Please let us (Babai __and__ Kurtz) know by email as soon as possible
if you are interested in attending a Math REU course.

The following “apprentice course” is a part of the Math REU. The course runs from June 23 through July 25. Please check for schedule updates at the Math REU website.

### Linear Algebra and Discrete Structures

**Instructors** Laszlo Babai (lectures), Sean Howe (math Ph.D. student, problem sessions)

**Schedule for the first two weeks:**

Mon, June 23, 9:30 - 12:00 (lecture)

Tue, June 24, 9:30 - 10:50 (problems)

Wed, June 25, 9:30 - 10:50 (problems)

Thu, June 25, 9:30 - 10:50 (problems)

Fri, June 27, 9:30 - 12:00 (lecture)

Mon, June 30, 9:30 - 12:00 (lecture)

Tue, July 1, 9:30 - 10:50 (problems)

Wed, July 2, 9:30 - 12:00 (lecture)

Thu, July 3, 9:30 - 10:50 (problems)

**Location:** Ryerson 251. Problem sessions are followed by office hours 11:00-12:00 in Ry 277.

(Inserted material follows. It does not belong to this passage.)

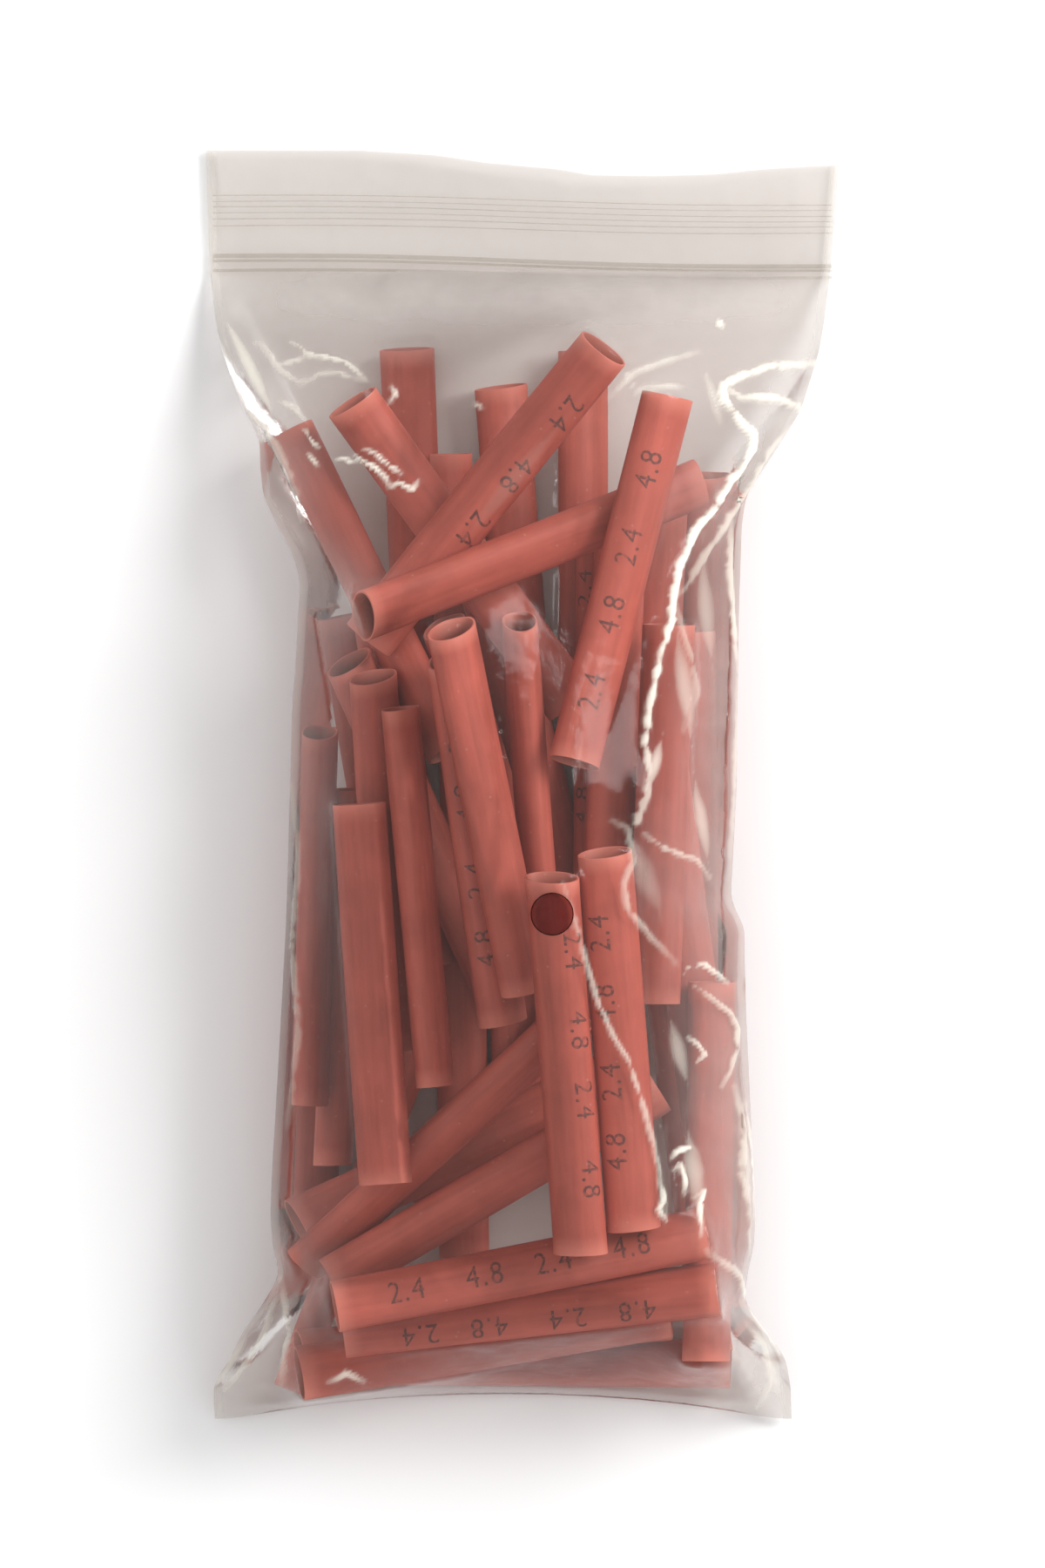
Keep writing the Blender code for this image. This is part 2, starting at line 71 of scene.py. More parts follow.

**Description:** The course will develop the usual topics of linear algebra and illustrate them on unusual (often striking) applications to discrete structures. Emphasis will be on creative problem solving and discovery. The basic topics include determinants, linear transformations, the characteristic polynomial, Euclidean spaces, orthogonalization, the Spectral Theorem, Singular Value Decomposition. Application areas to be highlighted include spectral graph theory (expansion, quasirandom graphs, Shannon capacity), random walks, clustering high-dimensional data, extremal set theory, and more.